There was a ringing in the air, not of actual bells or anything you could hear
with your ears, but the words had weight and reverberated through the room.
Kurag’s face showed that he sensed it, too. Something important had happened.
Something fated, some piece of prophecy had either begun or been changed so
completely that the fates of all had changed in that moment. You can feel the
weight of it, but you never truly know what it means, not until it’s too late to
do anything to change it. It could be days, or years, before we knew what had
happened in those few words.
Cool.

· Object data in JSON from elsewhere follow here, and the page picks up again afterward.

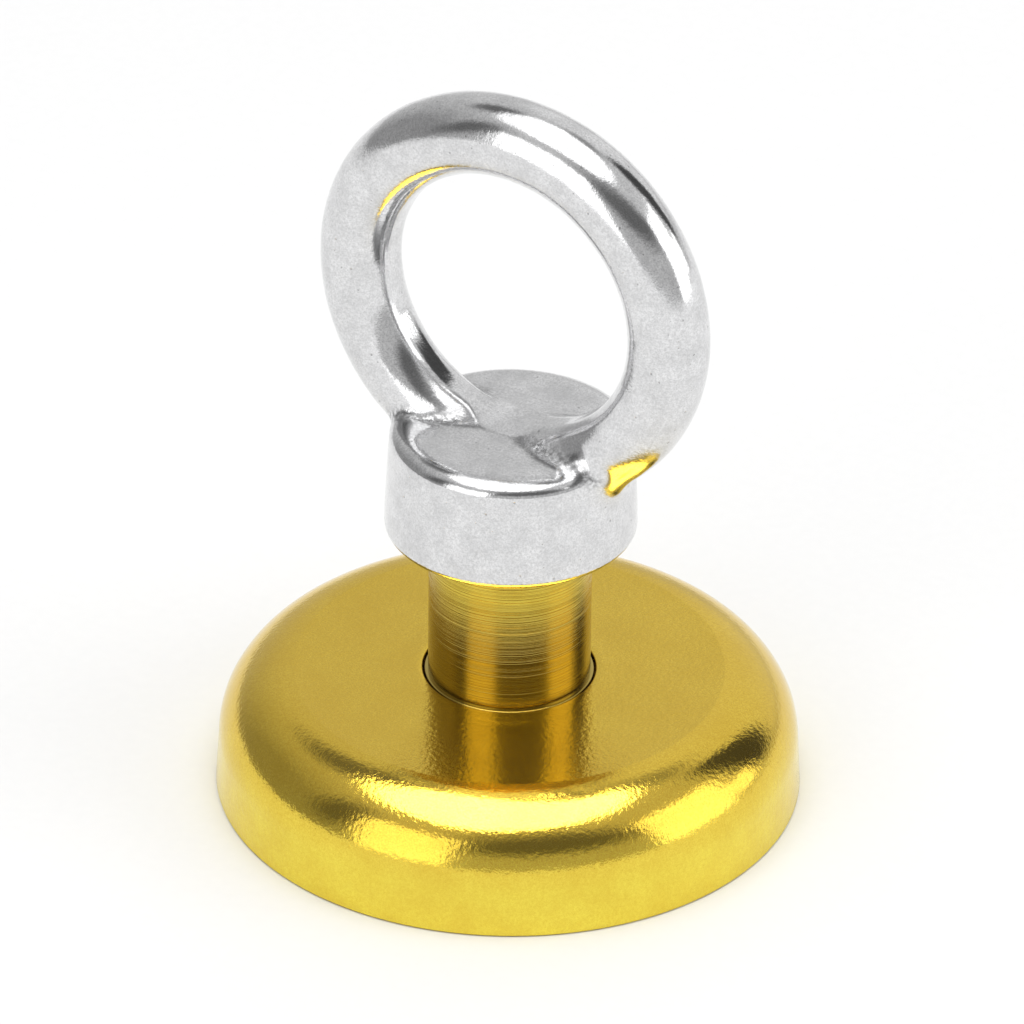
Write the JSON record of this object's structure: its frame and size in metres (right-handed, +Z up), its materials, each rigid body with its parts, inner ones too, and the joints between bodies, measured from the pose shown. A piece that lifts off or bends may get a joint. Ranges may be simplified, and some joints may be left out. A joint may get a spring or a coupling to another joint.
{
  "type": "pot magnet with eye bolt",
  "caption": "Small pot magnet for magnet fishing: a gold-plated steel cup with a threaded neck and a screwed-in stainless ring bolt for a line.",
  "frame": {"origin": "on the axis of the neck, at the level of the cup's rim", "axes": "+Z up the neck to the ring, +Y along the ring's hole, +X across the ring"},
  "size_m": [0.036, 0.036, 0.0472],
  "materials": {
    "gold_plated_cup": "bright gold-coloured plating on turned steel, slightly rippled",
    "gold_plated_bush": "bright gold-coloured plating over fine lathe rings",
    "cast_stainless": "polished casting with a fine satin grain and small pits",
    "nickel_plated_magnet": "bright nickel plating",
    "clear_glue": "cured glue film",
    "dark_resin": "cured resin, smooth and slightly dull"
  },
  "bodies": {
    "pot": {"pot_cup": "gold_plated_cup", "neck_bush": "gold_plated_bush", "magnet_disc": "nickel_plated_magnet", "resin_ring": "dark_resin"},
    "thread_carrier": {"glue_film": "clear_glue"},
    "eye": {"eye_bolt": "cast_stainless"}
  },
  "joints": [
    {"name": "eye_bolt_turn", "type": "hinge", "parent": "pot", "child": "thread_carrier", "pos_m": [0, 0, 0.018], "axis": [0, 0, 1], "range_deg": [0, 3870]},
    {"name": "eye_bolt_lift", "type": "slide", "parent": "thread_carrier", "child": "eye", "axis": [0, 0, 1], "range_m": [0, 0.01075]}
  ],
  "couplings": [
    {"joint": "eye_bolt_lift", "follows": "eye_bolt_turn", "m_per_rad": 0.00015915}
  ]
}
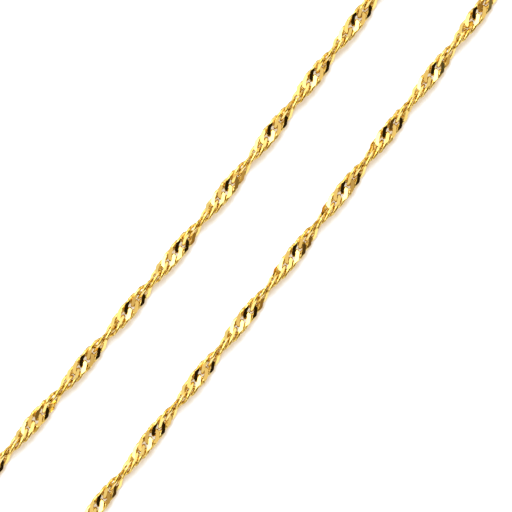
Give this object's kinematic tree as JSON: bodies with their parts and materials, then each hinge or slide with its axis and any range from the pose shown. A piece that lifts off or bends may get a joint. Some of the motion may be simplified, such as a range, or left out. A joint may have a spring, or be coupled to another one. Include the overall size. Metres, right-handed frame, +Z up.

So with this stupid prophecy, the chapter ends, right?
HA HA HA.
So there’s this sound off-camera or screen or whatever you could
call a mirror-call, and Merry notices that both Kitto and Rhys go pale and she
can feel the tension and fear through the air. Kurag tells whatever made the noise
that he didn’t call for it yet, and then there’s a loud, high, metallic hissing
noise. Whatever it is making the hissing speaks in a hideous snake-voice.
“You
wanted to show me off, didn’t you Kurag? Show the princesssss that not all are
asss ssidhe ass Holly and Asshh.”
“Yes,” Kurag said, and turned to the mirror. “Know this, Merry: Not all
sidhe-sides have taken after their sidhe parentage. Before you agree to this,
you should see what will come to your bed.” He looked at Rhys now, but that
teasing edge was gone. “And not all our half-breeds are male."
Rhys starts pleading with Kurag to not do this, and Kitto
starts basically shaking and making this horrible high pitched noise out of
fear. Then this thing comes slithering onto the screen, and Rhys says her name,
“Siun”.
The chapter ends with Kitto beginning to scream.